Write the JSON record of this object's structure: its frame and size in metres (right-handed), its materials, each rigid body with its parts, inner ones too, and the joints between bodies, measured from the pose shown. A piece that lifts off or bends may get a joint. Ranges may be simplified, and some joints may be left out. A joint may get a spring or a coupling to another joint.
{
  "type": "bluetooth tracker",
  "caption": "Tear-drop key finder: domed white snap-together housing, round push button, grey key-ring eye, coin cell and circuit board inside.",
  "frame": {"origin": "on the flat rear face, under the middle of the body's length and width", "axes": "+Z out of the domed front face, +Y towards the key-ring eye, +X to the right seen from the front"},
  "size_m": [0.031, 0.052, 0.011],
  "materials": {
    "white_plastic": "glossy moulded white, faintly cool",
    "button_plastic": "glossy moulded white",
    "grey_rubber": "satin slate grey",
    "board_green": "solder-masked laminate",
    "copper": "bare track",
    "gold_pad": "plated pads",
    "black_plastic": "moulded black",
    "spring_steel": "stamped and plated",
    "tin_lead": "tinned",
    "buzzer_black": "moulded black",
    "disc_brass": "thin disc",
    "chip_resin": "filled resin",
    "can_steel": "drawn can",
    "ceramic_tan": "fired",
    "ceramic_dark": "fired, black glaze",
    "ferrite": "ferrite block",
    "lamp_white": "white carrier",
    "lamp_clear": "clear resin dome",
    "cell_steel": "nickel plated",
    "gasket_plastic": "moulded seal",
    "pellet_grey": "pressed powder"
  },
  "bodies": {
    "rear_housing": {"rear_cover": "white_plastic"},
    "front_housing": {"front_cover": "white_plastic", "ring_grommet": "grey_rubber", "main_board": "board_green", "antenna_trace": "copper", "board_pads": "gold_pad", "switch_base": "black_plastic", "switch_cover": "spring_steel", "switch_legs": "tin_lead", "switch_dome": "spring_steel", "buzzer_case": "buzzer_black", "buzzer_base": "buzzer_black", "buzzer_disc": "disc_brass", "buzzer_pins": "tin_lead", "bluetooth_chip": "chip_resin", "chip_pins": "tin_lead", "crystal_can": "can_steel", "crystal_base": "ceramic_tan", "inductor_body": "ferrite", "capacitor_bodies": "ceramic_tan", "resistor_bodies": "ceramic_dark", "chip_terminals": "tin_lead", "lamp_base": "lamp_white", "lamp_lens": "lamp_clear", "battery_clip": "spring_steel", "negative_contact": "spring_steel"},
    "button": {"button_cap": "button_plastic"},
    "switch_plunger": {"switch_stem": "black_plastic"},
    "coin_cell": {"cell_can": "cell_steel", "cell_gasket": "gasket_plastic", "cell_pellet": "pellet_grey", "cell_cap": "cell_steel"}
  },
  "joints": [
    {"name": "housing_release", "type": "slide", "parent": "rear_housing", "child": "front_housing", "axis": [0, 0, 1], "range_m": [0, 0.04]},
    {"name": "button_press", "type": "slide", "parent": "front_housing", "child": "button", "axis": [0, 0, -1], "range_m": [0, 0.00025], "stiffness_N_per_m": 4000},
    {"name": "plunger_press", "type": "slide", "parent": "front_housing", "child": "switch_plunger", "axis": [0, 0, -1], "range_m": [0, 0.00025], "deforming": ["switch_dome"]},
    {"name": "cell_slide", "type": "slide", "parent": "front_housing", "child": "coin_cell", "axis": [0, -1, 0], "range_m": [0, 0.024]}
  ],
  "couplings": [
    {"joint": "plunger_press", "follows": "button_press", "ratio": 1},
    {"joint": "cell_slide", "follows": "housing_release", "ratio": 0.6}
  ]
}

+-------+

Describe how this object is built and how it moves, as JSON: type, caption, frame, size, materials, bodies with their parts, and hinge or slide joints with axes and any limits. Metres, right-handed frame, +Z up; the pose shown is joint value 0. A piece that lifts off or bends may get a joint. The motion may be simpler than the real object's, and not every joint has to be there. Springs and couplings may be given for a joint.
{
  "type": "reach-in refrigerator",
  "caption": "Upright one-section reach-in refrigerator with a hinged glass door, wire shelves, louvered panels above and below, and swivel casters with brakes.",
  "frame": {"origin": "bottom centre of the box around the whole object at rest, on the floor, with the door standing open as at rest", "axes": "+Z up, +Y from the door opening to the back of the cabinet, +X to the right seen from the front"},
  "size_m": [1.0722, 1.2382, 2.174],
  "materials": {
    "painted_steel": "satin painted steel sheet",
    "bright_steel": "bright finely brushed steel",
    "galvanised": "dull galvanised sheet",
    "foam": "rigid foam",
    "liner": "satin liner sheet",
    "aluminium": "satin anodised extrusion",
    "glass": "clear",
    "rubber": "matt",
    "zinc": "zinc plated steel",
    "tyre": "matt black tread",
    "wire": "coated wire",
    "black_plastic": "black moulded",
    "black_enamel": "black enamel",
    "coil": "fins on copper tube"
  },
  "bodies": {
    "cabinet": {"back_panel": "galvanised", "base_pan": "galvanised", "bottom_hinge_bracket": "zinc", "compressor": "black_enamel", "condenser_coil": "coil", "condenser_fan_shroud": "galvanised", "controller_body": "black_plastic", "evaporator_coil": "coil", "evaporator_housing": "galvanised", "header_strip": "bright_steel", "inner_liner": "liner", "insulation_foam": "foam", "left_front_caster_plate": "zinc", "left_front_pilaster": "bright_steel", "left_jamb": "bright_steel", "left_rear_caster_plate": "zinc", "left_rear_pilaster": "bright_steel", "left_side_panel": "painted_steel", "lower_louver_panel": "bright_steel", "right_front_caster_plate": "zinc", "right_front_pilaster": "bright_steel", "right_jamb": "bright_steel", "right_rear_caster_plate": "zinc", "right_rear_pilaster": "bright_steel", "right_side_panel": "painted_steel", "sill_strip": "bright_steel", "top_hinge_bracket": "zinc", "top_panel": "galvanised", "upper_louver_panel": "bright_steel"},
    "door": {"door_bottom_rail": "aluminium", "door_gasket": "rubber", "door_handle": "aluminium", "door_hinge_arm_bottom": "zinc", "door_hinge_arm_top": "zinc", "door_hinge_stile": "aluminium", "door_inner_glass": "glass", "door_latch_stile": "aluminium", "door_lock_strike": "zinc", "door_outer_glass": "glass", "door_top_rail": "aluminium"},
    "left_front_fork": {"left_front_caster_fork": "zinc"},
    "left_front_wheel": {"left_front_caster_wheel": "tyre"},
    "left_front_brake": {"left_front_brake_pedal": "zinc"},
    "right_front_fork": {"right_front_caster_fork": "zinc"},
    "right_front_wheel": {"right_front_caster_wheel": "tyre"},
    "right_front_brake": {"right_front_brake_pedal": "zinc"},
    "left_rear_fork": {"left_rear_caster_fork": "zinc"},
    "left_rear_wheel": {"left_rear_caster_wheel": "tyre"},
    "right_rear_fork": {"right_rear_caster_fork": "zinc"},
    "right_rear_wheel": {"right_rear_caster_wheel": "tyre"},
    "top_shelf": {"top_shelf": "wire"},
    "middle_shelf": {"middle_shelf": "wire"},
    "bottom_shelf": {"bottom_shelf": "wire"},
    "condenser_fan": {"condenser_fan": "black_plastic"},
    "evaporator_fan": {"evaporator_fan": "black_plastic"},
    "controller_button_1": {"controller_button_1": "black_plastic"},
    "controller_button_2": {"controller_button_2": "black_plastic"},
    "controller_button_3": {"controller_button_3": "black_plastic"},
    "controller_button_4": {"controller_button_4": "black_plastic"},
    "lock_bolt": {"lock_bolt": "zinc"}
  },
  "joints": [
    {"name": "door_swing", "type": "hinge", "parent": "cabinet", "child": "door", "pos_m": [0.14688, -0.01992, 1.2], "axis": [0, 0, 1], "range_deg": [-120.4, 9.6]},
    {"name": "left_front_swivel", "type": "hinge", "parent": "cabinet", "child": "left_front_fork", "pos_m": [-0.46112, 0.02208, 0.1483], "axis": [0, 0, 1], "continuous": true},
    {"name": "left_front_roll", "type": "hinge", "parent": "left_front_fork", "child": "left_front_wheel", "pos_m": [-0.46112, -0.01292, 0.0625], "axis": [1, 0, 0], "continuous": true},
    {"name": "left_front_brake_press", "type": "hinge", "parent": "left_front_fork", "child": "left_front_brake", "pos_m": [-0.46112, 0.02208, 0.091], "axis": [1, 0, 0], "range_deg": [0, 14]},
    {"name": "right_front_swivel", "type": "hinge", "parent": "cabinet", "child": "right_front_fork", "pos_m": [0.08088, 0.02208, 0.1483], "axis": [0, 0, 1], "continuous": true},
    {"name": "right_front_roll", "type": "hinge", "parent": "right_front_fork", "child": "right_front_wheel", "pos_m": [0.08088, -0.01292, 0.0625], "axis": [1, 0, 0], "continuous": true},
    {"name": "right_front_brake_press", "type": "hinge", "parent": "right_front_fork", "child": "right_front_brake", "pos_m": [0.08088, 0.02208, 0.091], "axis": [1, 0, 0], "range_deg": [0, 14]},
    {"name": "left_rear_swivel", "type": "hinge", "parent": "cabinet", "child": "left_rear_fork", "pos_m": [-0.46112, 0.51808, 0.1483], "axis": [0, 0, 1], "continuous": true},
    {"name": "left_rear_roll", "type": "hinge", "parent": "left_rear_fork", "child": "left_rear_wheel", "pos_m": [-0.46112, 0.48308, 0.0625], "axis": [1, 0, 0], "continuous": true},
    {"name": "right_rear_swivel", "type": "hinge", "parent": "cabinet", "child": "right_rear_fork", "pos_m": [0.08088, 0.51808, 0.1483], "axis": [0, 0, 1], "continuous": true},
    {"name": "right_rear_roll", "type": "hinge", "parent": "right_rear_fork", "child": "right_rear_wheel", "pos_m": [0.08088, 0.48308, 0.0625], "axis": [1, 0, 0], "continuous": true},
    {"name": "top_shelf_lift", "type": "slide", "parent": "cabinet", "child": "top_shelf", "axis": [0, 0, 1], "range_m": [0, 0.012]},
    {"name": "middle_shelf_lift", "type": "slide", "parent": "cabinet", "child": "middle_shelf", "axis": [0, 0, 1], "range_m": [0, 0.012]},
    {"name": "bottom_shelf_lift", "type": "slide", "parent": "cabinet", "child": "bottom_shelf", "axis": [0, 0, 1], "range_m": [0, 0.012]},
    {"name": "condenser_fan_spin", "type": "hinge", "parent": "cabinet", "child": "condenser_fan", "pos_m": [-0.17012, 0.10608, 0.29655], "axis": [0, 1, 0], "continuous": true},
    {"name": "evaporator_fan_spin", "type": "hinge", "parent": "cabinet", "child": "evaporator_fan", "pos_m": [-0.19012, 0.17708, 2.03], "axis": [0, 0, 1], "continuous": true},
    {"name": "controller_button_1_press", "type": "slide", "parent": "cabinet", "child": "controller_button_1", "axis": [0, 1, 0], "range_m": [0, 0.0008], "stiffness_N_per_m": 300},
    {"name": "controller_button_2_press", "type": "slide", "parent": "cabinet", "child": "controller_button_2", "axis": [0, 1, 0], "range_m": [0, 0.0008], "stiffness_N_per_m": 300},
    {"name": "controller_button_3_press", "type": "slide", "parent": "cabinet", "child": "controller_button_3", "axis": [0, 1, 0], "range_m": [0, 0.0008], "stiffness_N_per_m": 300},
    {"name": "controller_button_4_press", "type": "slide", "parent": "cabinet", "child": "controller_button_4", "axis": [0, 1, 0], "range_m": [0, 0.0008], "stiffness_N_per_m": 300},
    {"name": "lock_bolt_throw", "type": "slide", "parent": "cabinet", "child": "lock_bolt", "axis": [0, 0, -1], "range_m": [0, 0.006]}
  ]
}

+-------+

Extract each line holding the word "rigid" from the records.

RESULT
Write the JSON record of this object's structure: its frame and size in metres (right-handed), its materials, each rigid body with its parts, inner ones too, and the joints between bodies, measured from the pose shown. A piece that lifts off or bends may get a joint. Ranges may be simplified, and some joints may be left out. A joint may get a spring or a coupling to another joint.
    "foam": "rigid foam",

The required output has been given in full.